A comparison, by division, of two pure numbers or two like denominate numbers is a ratio .

The comparison by division of the pure numbers $\frac{\text{36}}{4}$ and the like denominate numbers $\frac{\text{8 miles}}{\text{2 miles}}$ are examples of ratios.

## Rate

A comparison, by division, of two unlike denominate numbers is a rate .

The comparison by division of two unlike denominate numbers, such as

$\frac{\text{55 miles}}{\text{1 gallon}}\text{and}\frac{\text{40 dollars}}{\text{5 tickets}}$

are examples of rates.

Let's agree to represent two numbers (pure or denominate) with the letters $a$ and $b$ . This means that we're letting $a$ represent some number and $b$ represent some, perhaps different, number. With this agreement, we can write the ratio of the two numbers $a$ and $b$ as

$\frac{a}{b}$ or $\frac{b}{a}$

The ratio $\frac{a}{b}$ is read as " $a$ to $b$ ."

The ratio $\frac{b}{a}$ is read as " $b$ to $a$ ."

Since a ratio or a rate can be expressed as a fraction, it may be reducible.

## Sample set b

The ratio 30 to 2 can be expressed as $\frac{\text{30}}{2}$ . Reducing, we get $\frac{\text{15}}{1}$ .
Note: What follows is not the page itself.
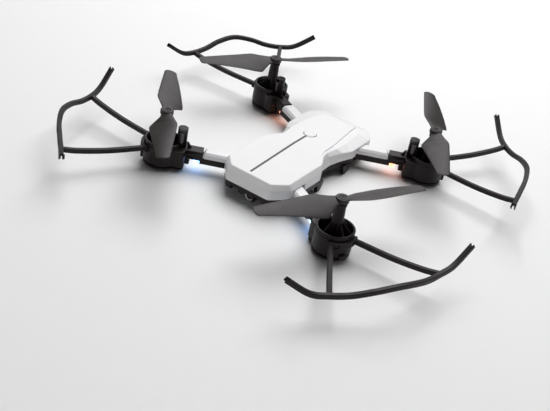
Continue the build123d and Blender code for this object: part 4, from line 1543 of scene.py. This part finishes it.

The ratio 30 to 2 is equivalent to the ratio 15 to 1.

The rate "4 televisions to 12 people" can be expressed as $\frac{\text{4 televisions}}{\text{12 people}}$ . The meaning of this rate is that "for every 4 televisions, there are 12 people."

Reducing, we get $\frac{\text{1 television}}{\text{3 people}}$ . The meaning of this rate is that "for every 1 television, there are 3 people.”

Thus, the rate of "4 televisions to 12 people" is the same as the rate of "1 television to 3 people."

## Practice set b

Write the following ratios and rates as fractions.

3 to 2

$\frac{3}{2}$

1 to 9

$\frac{1}{9}$

5 books to 4 people

$\frac{\text{5 books}}{\text{4 people}}$

120 miles to 2 hours

$\frac{\text{60 miles}}{\text{1 hour}}$

8 liters to 3 liters

$\frac{8}{3}$

Write the following ratios and rates in the form " $a$ to $b$ ." Reduce when necessary.

$\frac{9}{5}$

9 to 5

$\frac{1}{3}$

1 to 3

$\frac{\text{25 miles}}{\text{2 gallons}}$

25 miles to 2 gallons

$\frac{\text{2 mechanics}}{\text{4 wrenches}}$

1 mechanic to 2 wrenches

$\frac{\text{15 video tapes}}{\text{18 video tapes}}$

5 to 6

## Exercises

For the following 9 problems, complete the statements.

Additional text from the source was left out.